Se inaugura estos días la mayor exposición que se haya organizado nunca de la pintura de Vermeer, el pintor favorito de tantos; entre ellos Dalí, que se hizo pintor porque su padre tenía una reproducción de La encajera en su despacho; e incluso Hitler, que se compró de su bolsillo La alegoría del arte. No serán muchos cuadros, los de esta exposición, porque de Vermeer solo se conserva una treintena. Quizá no pintó muchos más. Solo los hacía por encargo de mecenas y hasta es posible que fuese un pintor de fin de semana que vivía de otra cosa. No lo sabemos, porque de Vermeer, la esfinge de Delft, no se sabe apenas nada, ni siquiera cuándo nació exactamente. Ese misterio ha sido una tentación para los falsificadores, que han creado algunos de sus cuadros más famosos antes de ser descubiertos. De modo que Vermeer tiene el raro privilegio de que todo lo que conocemos de él es su obra, esas estampas de vida cotidiana pintadas como por un fotógrafo de antes de la fotografía, de puntillista de antes del puntillismo, de un hiperrealismo que parece el de un Antonio López del siglo XVII. Pero en las imágenes que me llegan de la exposición, a mí se me va la mirada siempre al azul, ese azul del cielo de Delft o el del turbante de La joven de la perla, que es esencial para la atmósfera íntima de los cuadros de Vermeer.
El azul ultramarino es un personaje de la historia del arte por derecho propio. El color más caro del mundo se extraía del lapislázuli, «la piedra del cielo». Aunque hay algunas otras minas en el mundo, solo las de Afganistán proporcionaban ese tono vibrante e intenso que competía en brillo y precio con el oro. Es el color de las cejas de la máscara funeraria de Tutankamón y el que usaba Cleopatra para resaltar sus ojos, el que se ve en algunos tempos budistas de China y la India. A Europa llegó lentamente a lomos de camellos y burros por la Ruta de la Seda hasta Venecia, donde los pintores de la Serenissima casi lo monopolizaban. Pero donde se le ve en toda su gloria es en Padua, donde Giotto pintó el cielo en el techo de una capilla, un firmamento de azul ultramarino tachonado de estrellas de oro. El azul ultramarino, en fin, cambió el color de los ropajes de la Virgen y Jesucristo, que durante siglos se habían imaginado en bermellón. Su rastro se puede seguir también en los contratos de los artistas con sus patronos, donde se especifica cuidadosamente la cantidad exacta de pigmento ultramarino que se va a emplear en un cuadro. Rafael tenía buen cuidado en reservarlo únicamente para la capa final. Miguel Ángel dejó inacabado su Sepelio porque no disponía de él. Y Vermeer, precisamente, se enamoró del ultramarino hasta el punto de que se arruinó por utilizarlo con tanta largueza.

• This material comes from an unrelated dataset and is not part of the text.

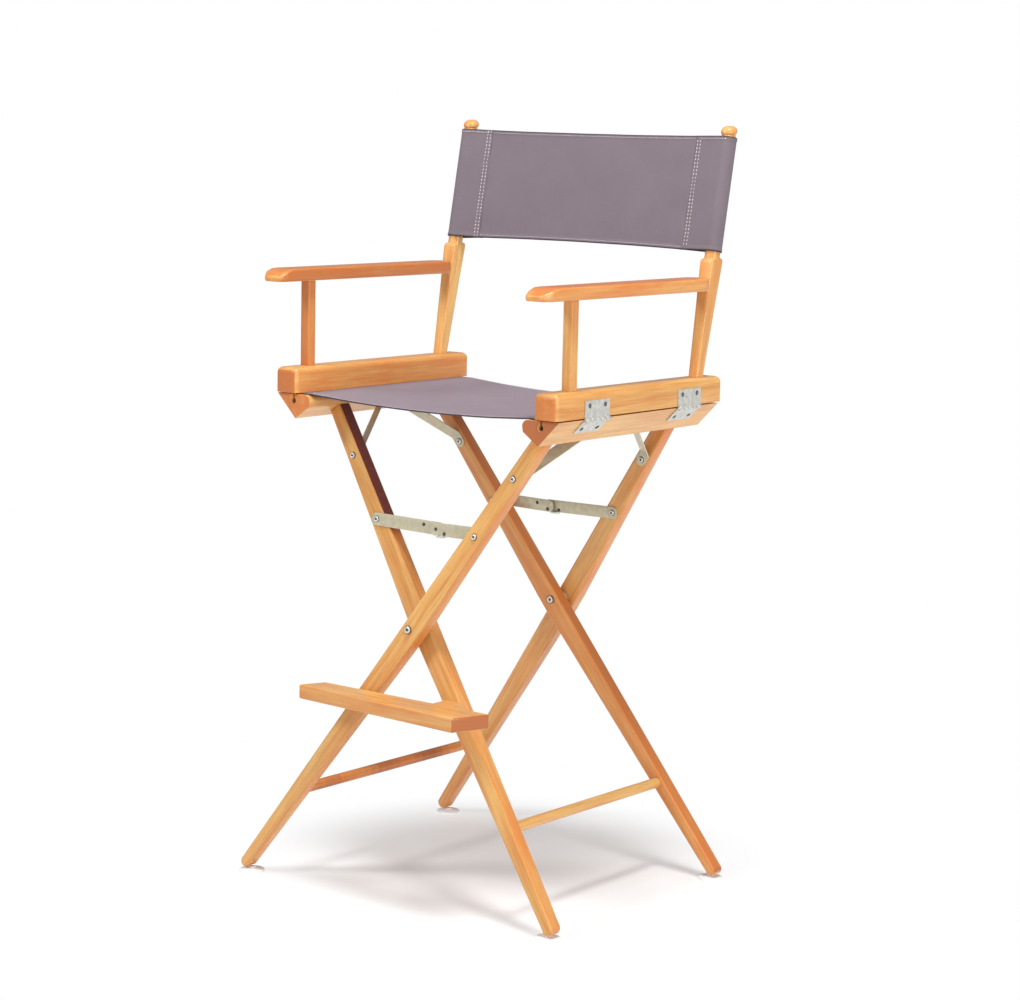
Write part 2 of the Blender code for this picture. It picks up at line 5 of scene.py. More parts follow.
import bmesh
import bpy
import numpy as np
from mathutils import Matrix, Vector
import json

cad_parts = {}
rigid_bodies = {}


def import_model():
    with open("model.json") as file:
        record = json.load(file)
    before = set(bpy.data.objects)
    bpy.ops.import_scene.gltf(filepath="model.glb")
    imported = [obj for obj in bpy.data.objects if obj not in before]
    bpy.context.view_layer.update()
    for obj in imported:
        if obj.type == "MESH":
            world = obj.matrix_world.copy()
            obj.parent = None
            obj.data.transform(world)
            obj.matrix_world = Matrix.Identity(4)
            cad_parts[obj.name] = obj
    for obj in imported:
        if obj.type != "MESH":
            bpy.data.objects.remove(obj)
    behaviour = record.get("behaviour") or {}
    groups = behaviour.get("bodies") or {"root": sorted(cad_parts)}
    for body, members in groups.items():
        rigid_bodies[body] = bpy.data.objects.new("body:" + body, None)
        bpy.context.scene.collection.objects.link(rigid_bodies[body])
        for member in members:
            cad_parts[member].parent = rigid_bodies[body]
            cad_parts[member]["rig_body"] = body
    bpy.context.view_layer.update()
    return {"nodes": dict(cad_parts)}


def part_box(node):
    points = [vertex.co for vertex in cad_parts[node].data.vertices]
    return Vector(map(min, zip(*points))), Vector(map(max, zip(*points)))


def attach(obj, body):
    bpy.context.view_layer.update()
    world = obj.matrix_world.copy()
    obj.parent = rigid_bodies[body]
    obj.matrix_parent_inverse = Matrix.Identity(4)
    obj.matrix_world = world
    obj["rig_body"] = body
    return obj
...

La aparición del azul de Prusia, y luego de los colores sintéticos, desplazó al ultramarino hace ya mucho. Hoy solo lo emplean los pintores griegos y rusos de iconos y las minas de lapislázuli están en manos de los talibanes. El ultramarino se ha quedado como un color de otro tiempo, asociado para siempre con las ensoñaciones de los grandes maestros. No habrá nunca otro cielo del color del de Delft de Vermeer, ni siquiera en Delft. Y quizá ni siquiera en Vermeer. Porque, aunque el azul ultramarino resiste mejor que otros colores, no es completamente inmune al paso de los años. Los expertos han podido comprobar que con los años va perdiendo parte de su intensidad, y que, aunque la joven de la perla no envejece, al azul de su turbante va palideciendo lentamente con el frote de la yema del índice del tiempo.